Summary of "NISM VA Mutual Fund Chapter 4 - Legal & Regulatory Framework | 2024 - New Syllabus | #nism #nism5a"
Summary of Finance-Specific Content from “NISM VA Mutual Fund Chapter 4 - Legal & Regulatory Framework | 2024 - New Syllabus”
Regulators & Regulatory Framework
Key Regulators in India:
- Ministry of Finance: Top-level authority.
- RBI (Reserve Bank of India): Regulates banking, money markets, treasury bills, commercial papers, certificates of deposits, and money market intermediaries.
- SEBI (Securities and Exchange Board of India): Regulates capital markets including stock exchanges, depositories, mutual funds, custodians, registrars, and transfer agents.

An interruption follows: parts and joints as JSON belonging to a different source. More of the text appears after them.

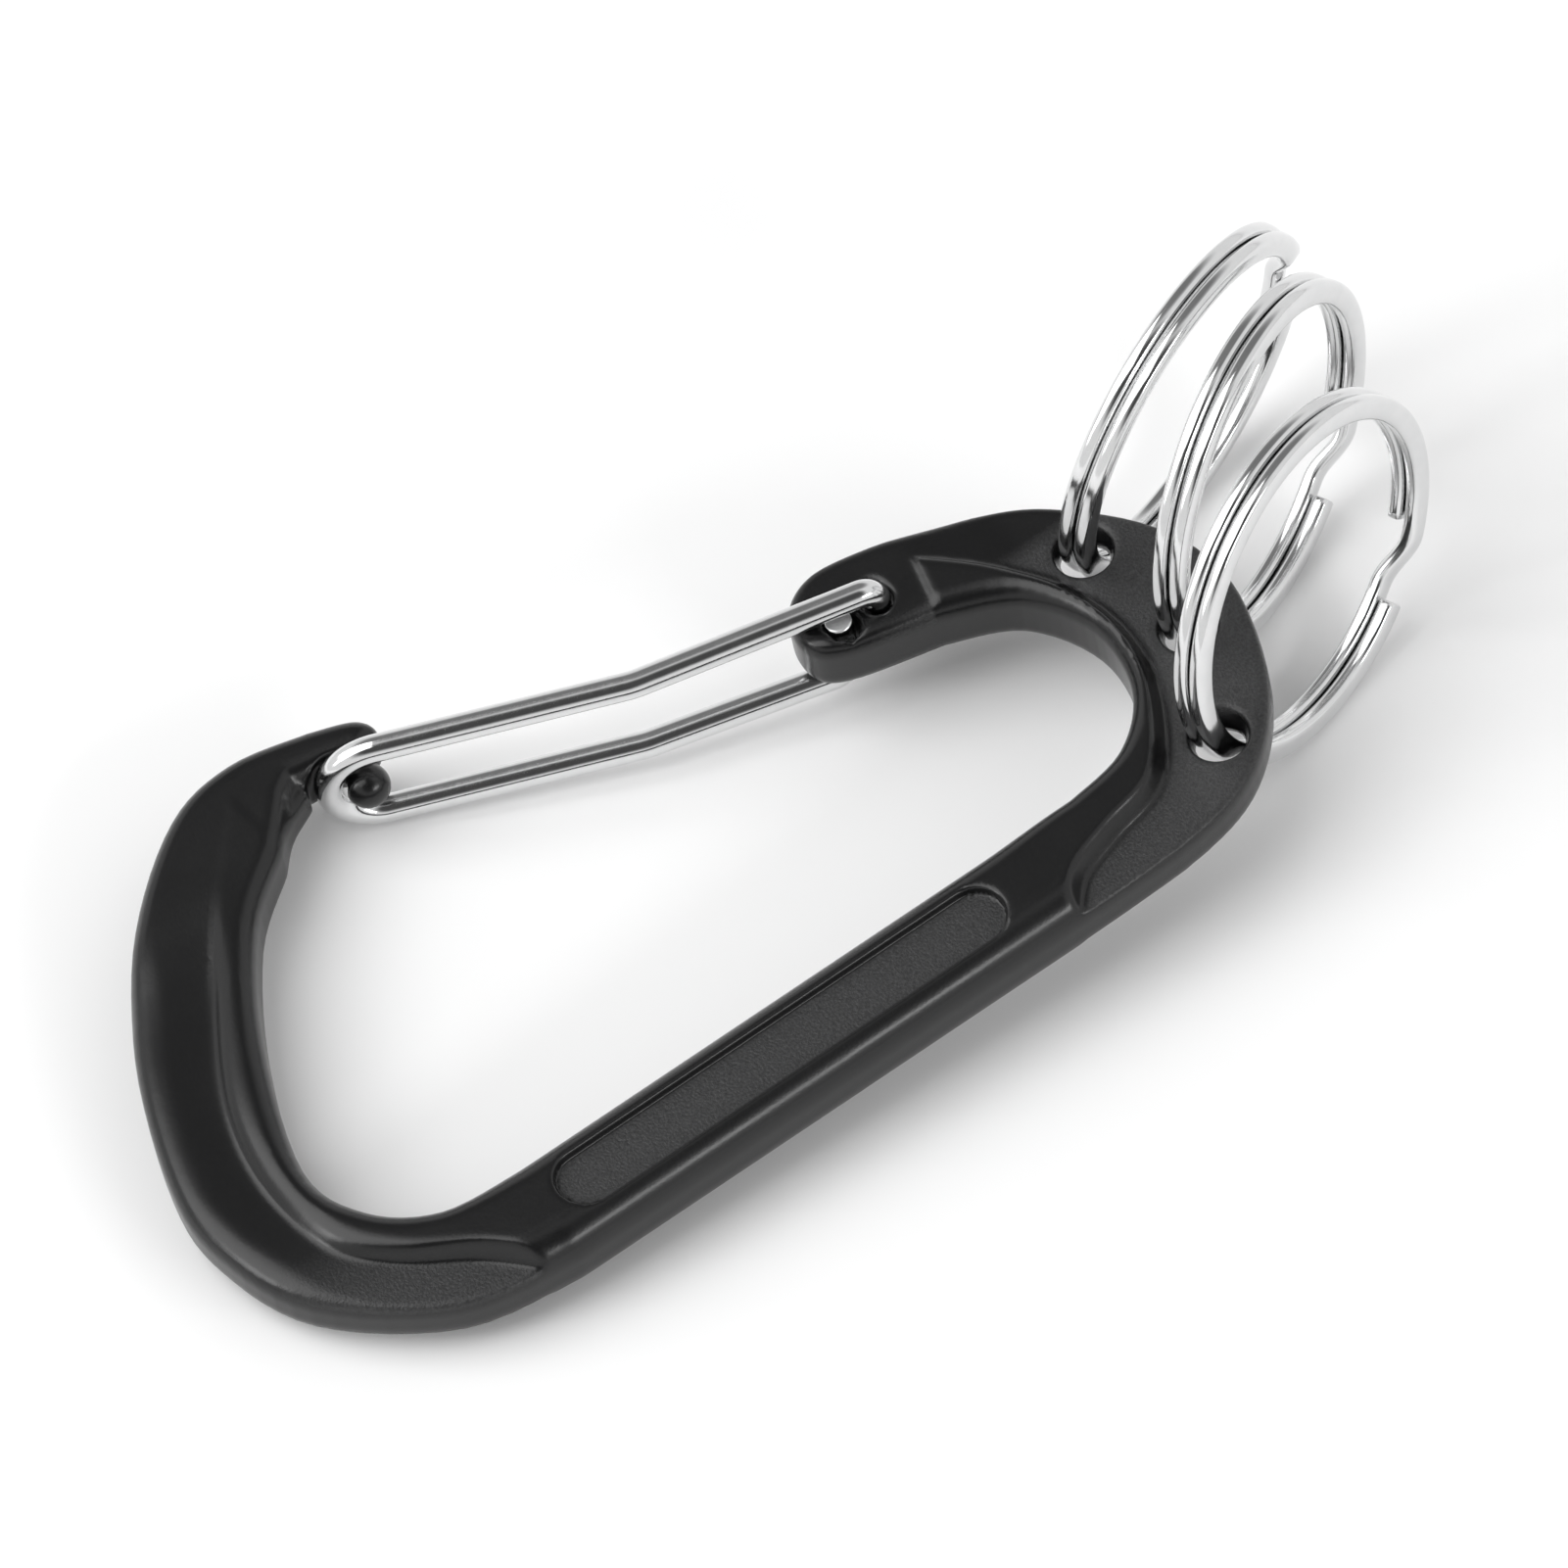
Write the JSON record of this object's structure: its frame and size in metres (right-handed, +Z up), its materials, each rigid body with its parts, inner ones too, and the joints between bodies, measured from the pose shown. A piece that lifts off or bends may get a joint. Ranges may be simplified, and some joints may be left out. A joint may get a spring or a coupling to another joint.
{
  "type": "carabiner keyring",
  "caption": "D-shaped forged carabiner with a bent-wire gate and split key rings through holes at its hinge end.",
  "frame": {"origin": "centre of the bounding box's base, level with the surface that the hook end and the split rings stand on", "axes": "+X along the spine towards the split rings, +Y from the spine towards the gate, +Z up; the body's face is tipped 3.7 degrees about Y, ring end up, because the part rests on its rings"},
  "size_m": [0.0942, 0.0438, 0.025],
  "materials": {
    "black_coated_aluminium": "satin black coating with a fine grain",
    "polished_steel": "polished"
  },
  "bodies": {
    "frame": {"body": "black_coated_aluminium"},
    "gate": {"wire_gate": "polished_steel"},
    "ring_1": {"split_ring_1": "polished_steel"},
    "ring_2": {"split_ring_2": "polished_steel"},
    "ring_3": {"split_ring_3": "polished_steel"}
  },
  "joints": [
    {"name": "gate_hinge", "type": "hinge", "parent": "frame", "child": "gate", "pos_m": [0.01095, 0.00539, 0.00641], "axis": [-0.0645, 0, 0.9979], "range_deg": [0, 26], "stiffness_Nm_per_rad": 0.12, "springref_deg": -17.19},
    {"name": "ring_1_swing", "type": "hinge", "parent": "frame", "child": "ring_1", "pos_m": [0.02462, 0.00038, 0.00729], "axis": [0.3571, -0.9253, -0.1275], "range_deg": [-46, 0]},
    {"name": "ring_2_swing", "type": "hinge", "parent": "frame", "child": "ring_2", "pos_m": [0.02642, -0.00843, 0.00741], "axis": [0.4571, -0.8887, 0.0344], "range_deg": [-46, 0]},
    {"name": "ring_3_swing", "type": "hinge", "parent": "frame", "child": "ring_3", "pos_m": [0.02322, -0.01622, 0.0072], "axis": [0.3473, -0.9327, 0.0978], "range_deg": [-46, 0]}
  ]
}
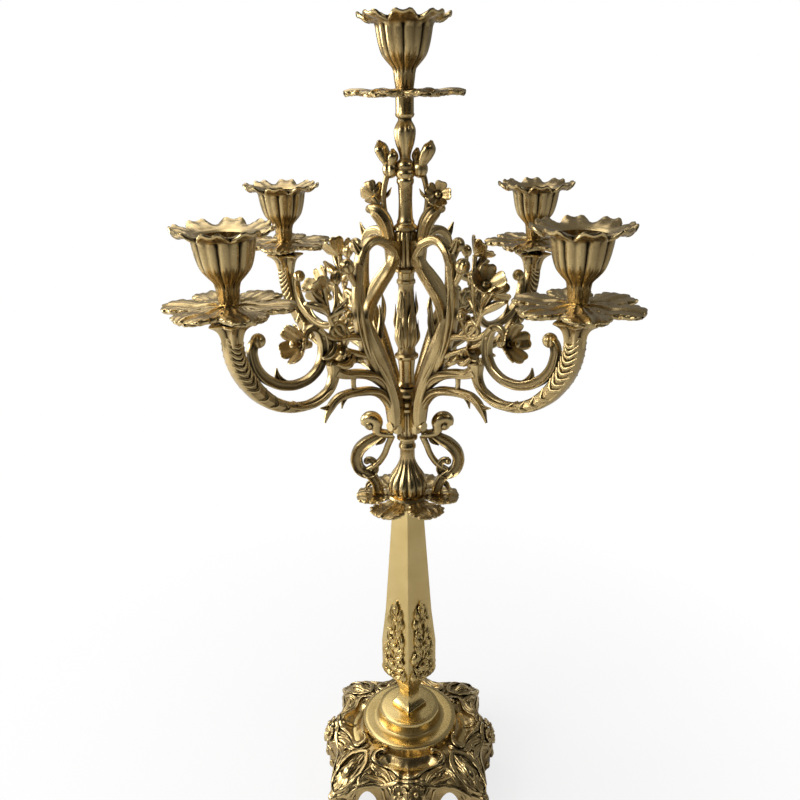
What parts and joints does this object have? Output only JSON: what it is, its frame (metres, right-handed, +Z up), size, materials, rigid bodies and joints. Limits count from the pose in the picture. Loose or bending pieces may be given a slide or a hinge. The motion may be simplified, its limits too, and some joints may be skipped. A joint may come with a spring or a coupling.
{
  "type": "tabletop candelabra",
  "caption": "Cast brass candelabra: footed square base, tapering square column, turned stem, scrolled floral arms, leaf drip pans and screw-in tulip candle cups.",
  "frame": {"origin": "on the table surface, under the stem's axis at the middle of the base", "axes": "+Z up along the stem; the base's sides face X and Y, and the arms stand on the diagonals"},
  "size_m": [0.2218, 0.2218, 0.478],
  "materials": {
    "antique_brass": "cast relief, polished on the ridges and dark in the hollows",
    "polished_brass": "satin polished",
    "steel": "plain turned"
  },
  "bodies": {
    "stand": {"base_casting": "antique_brass", "stepped_plinth": "polished_brass", "foot_knop": "polished_brass", "column": "polished_brass", "leaf_dish": "antique_brass"},
    "branches": {"arm_1": "antique_brass", "arm_2": "antique_brass", "arm_3": "antique_brass", "arm_4": "antique_brass", "arm_flowers_1": "antique_brass", "arm_flowers_2": "antique_brass", "arm_flowers_3": "antique_brass", "arm_flowers_4": "antique_brass", "arm_screws": "steel", "arm_socket_1": "antique_brass", "arm_socket_2": "antique_brass", "arm_socket_3": "antique_brass", "arm_socket_4": "antique_brass", "baluster": "antique_brass", "base_nut": "steel", "base_washer": "steel", "bell_collar": "antique_brass", "finial_socket": "antique_brass", "lower_hub": "antique_brass", "scroll_bracket_left": "antique_brass", "scroll_bracket_right": "antique_brass", "stem_knop": "antique_brass", "tie_rod": "steel", "upper_branch_left": "antique_brass", "upper_branch_right": "antique_brass", "upper_flower_left": "antique_brass", "upper_flower_right": "antique_brass", "upper_hub": "antique_brass", "upper_stem": "antique_brass"},
    "pan_centre": {"pan_centre": "antique_brass"},
    "cup_washer_centre": {"cup_washer_centre": "antique_brass"},
    "cup_centre": {"cup_centre": "antique_brass"},
    "pan_1": {"pan_1": "antique_brass"},
    "cup_washer_1": {"cup_washer_1": "antique_brass"},
    "cup_1": {"cup_1": "antique_brass"},
    "pan_2": {"pan_2": "antique_brass"},
    "cup_washer_2": {"cup_washer_2": "antique_brass"},
    "cup_2": {"cup_2": "antique_brass"},
    "pan_3": {"pan_3": "antique_brass"},
    "cup_washer_3": {"cup_washer_3": "antique_brass"},
    "cup_3": {"cup_3": "antique_brass"},
    "pan_4": {"pan_4": "antique_brass"},
    "cup_washer_4": {"cup_washer_4": "antique_brass"},
    "cup_4": {"cup_4": "antique_brass"}
  },
  "joints": [
    {"name": "branches_swivel", "type": "hinge", "parent": "stand", "child": "branches", "pos_m": [0, 0, 0.213], "axis": [0, 0, 1], "continuous": true},
    {"name": "pan_centre_spin", "type": "hinge", "parent": "branches", "child": "pan_centre", "pos_m": [0, 0, 0.438], "axis": [0, 0, 1], "continuous": true},
    {"name": "cup_centre_rise", "type": "slide", "parent": "branches", "child": "cup_washer_centre", "axis": [0, 0, 1], "range_m": [0, 0.007]},
    {"name": "cup_centre_turn", "type": "hinge", "parent": "cup_washer_centre", "child": "cup_centre", "pos_m": [0, 0, 0.438], "axis": [0, 0, 1], "range_deg": [0, 2520]},
    {"name": "pan_1_spin", "type": "hinge", "parent": "branches", "child": "pan_1", "pos_m": [0.0792, 0.0792, 0.348], "axis": [0, 0, 1], "continuous": true},
    {"name": "cup_1_rise", "type": "slide", "parent": "branches", "child": "cup_washer_1", "axis": [0, 0, 1], "range_m": [0, 0.007]},
    {"name": "cup_1_turn", "type": "hinge", "parent": "cup_washer_1", "child": "cup_1", "pos_m": [0.0792, 0.0792, 0.348], "axis": [0, 0, 1], "range_deg": [0, 2520]},
    {"name": "pan_2_spin", "type": "hinge", "parent": "branches", "child": "pan_2", "pos_m": [-0.0792, 0.0792, 0.348], "axis": [0, 0, 1], "continuous": true},
    {"name": "cup_2_rise", "type": "slide", "parent": "branches", "child": "cup_washer_2", "axis": [0, 0, 1], "range_m": [0, 0.007]},
    {"name": "cup_2_turn", "type": "hinge", "parent": "cup_washer_2", "child": "cup_2", "pos_m": [-0.0792, 0.0792, 0.348], "axis": [0, 0, 1], "range_deg": [0, 2520]},
    {"name": "pan_3_spin", "type": "hinge", "parent": "branches", "child": "pan_3", "pos_m": [-0.0792, -0.0792, 0.348], "axis": [0, 0, 1], "continuous": true},
    {"name": "cup_3_rise", "type": "slide", "parent": "branches", "child": "cup_washer_3", "axis": [0, 0, 1], "range_m": [0, 0.007]},
    {"name": "cup_3_turn", "type": "hinge", "parent": "cup_washer_3", "child": "cup_3", "pos_m": [-0.0792, -0.0792, 0.348], "axis": [0, 0, 1], "range_deg": [0, 2520]},
    {"name": "pan_4_spin", "type": "hinge", "parent": "branches", "child": "pan_4", "pos_m": [0.0792, -0.0792, 0.348], "axis": [0, 0, 1], "continuous": true},
    {"name": "cup_4_rise", "type": "slide", "parent": "branches", "child": "cup_washer_4", "axis": [0, 0, 1], "range_m": [0, 0.007]},
    {"name": "cup_4_turn", "type": "hinge", "parent": "cup_washer_4", "child": "cup_4", "pos_m": [0.0792, -0.0792, 0.348], "axis": [0, 0, 1], "range_deg": [0, 2520]}
  ],
  "couplings": [
    {"joint": "cup_centre_rise", "follows": "cup_centre_turn", "m_per_rad": 0.00015915},
    {"joint": "cup_1_rise", "follows": "cup_1_turn", "m_per_rad": 0.00015915},
    {"joint": "cup_2_rise", "follows": "cup_2_turn", "m_per_rad": 0.00015915},
    {"joint": "cup_3_rise", "follows": "cup_3_turn", "m_per_rad": 0.00015915},
    {"joint": "cup_4_rise", "follows": "cup_4_turn", "m_per_rad": 0.00015915}
  ]
}
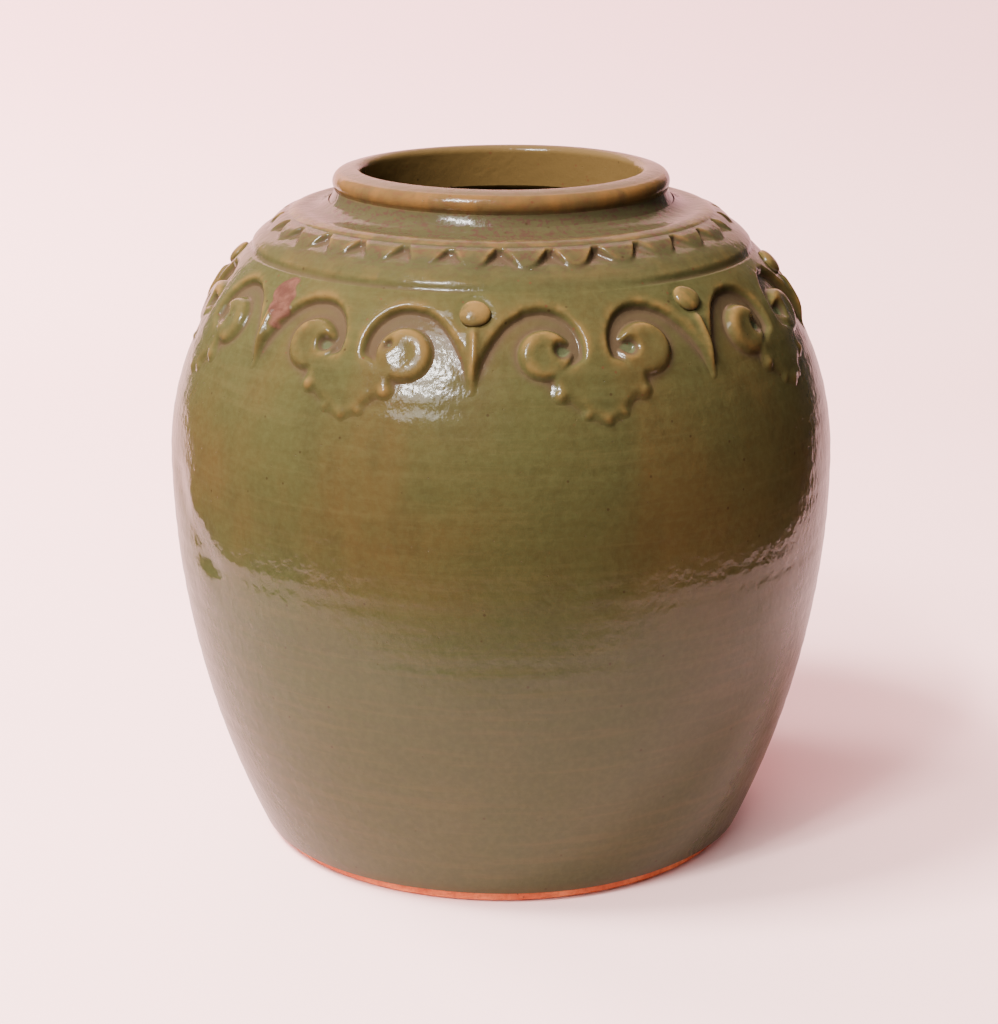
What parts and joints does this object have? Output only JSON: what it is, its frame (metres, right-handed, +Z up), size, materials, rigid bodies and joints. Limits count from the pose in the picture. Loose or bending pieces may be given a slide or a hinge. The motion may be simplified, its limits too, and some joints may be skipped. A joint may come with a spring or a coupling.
{
  "type": "ginger jar",
  "caption": "Glazed stoneware jar with a round shoulder, low bare foot and short neck, and an applied collar of toothed band, scroll lappets and beaded pendants.",
  "frame": {"origin": "centre of the foot ring, on the plane the jar stands on", "axes": "+Z up along the axis of the jar, -Y towards the front, +X to the right seen from the front"},
  "size_m": [0.157, 0.157, 0.16],
  "materials": {
    "foot_ring": "bare fired stoneware, matt orange red",
    "base_disc": "glazed inside, bare underneath",
    "lower_wall": "glossy olive green to brown celadon glaze",
    "upper_wall": "glossy olive green to brown celadon glaze",
    "neck_ring": "glossy olive green to brown celadon glaze",
    "rim_ring": "glossy, glaze thin and tan on the edge",
    "tooth_band": "glossy olive green to brown celadon glaze",
    "lappet_1": "glossy olive green to brown celadon glaze",
    "lappet_2": "glossy olive green to brown celadon glaze",
    "lappet_3": "glossy olive green to brown celadon glaze",
    "lappet_4": "glossy olive green to brown celadon glaze",
    "lappet_5": "glossy olive green to brown celadon glaze",
    "lappet_6": "glossy olive green to brown celadon glaze",
    "lappet_7": "glossy olive green to brown celadon glaze",
    "lappet_8": "glossy olive green to brown celadon glaze",
    "pendant_1": "glossy olive green to brown celadon glaze",
    "pendant_2": "glossy olive green to brown celadon glaze",
    "pendant_3": "glossy olive green to brown celadon glaze",
    "pendant_4": "glossy olive green to brown celadon glaze",
    "pendant_5": "glossy olive green to brown celadon glaze",
    "pendant_6": "glossy olive green to brown celadon glaze",
    "pendant_7": "glossy olive green to brown celadon glaze",
    "pendant_8": "glossy olive green to brown celadon glaze",
    "bead_1": "glossy, glaze thin and tan",
    "bead_2": "glossy, glaze thin and tan",
    "bead_3": "glossy, glaze thin and tan",
    "bead_4": "glossy, glaze thin and tan",
    "bead_5": "glossy, glaze thin and tan",
    "bead_6": "glossy, glaze thin and tan",
    "bead_7": "glossy, glaze thin and tan",
    "bead_8": "glossy, glaze thin and tan"
  },
  "bodies": {
    "root": {"foot_ring": "foot_ring", "base_disc": "base_disc", "lower_wall": "lower_wall", "upper_wall": "upper_wall", "neck_ring": "neck_ring", "rim_ring": "rim_ring", "tooth_band": "tooth_band", "lappet_1": "lappet_1", "lappet_2": "lappet_2", "lappet_3": "lappet_3", "lappet_4": "lappet_4", "lappet_5": "lappet_5", "lappet_6": "lappet_6", "lappet_7": "lappet_7", "lappet_8": "lappet_8", "pendant_1": "pendant_1", "pendant_2": "pendant_2", "pendant_3": "pendant_3", "pendant_4": "pendant_4", "pendant_5": "pendant_5", "pendant_6": "pendant_6", "pendant_7": "pendant_7", "pendant_8": "pendant_8", "bead_1": "bead_1", "bead_2": "bead_2", "bead_3": "bead_3", "bead_4": "bead_4", "bead_5": "bead_5", "bead_6": "bead_6", "bead_7": "bead_7", "bead_8": "bead_8"}
  },
  "joints": []
}
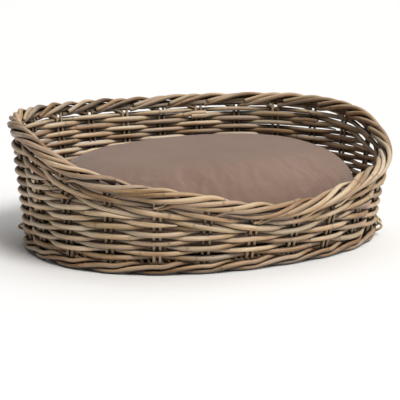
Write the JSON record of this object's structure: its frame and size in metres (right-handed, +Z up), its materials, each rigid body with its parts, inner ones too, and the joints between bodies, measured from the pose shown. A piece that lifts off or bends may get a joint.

- IRDAI (Insurance Regulatory and Development Authority of India): Regulates insurance markets (life, health, digital insurance).
- PFRDA (Pension Fund Regulatory and Development Authority): Regulates pension funds and related markets.
Mutual funds investing in money market instruments must comply with both RBI and SEBI regulations.
SEBI was established post-1996 reforms (after the Harshad Mehta scam) to ensure investor protection and market transparency.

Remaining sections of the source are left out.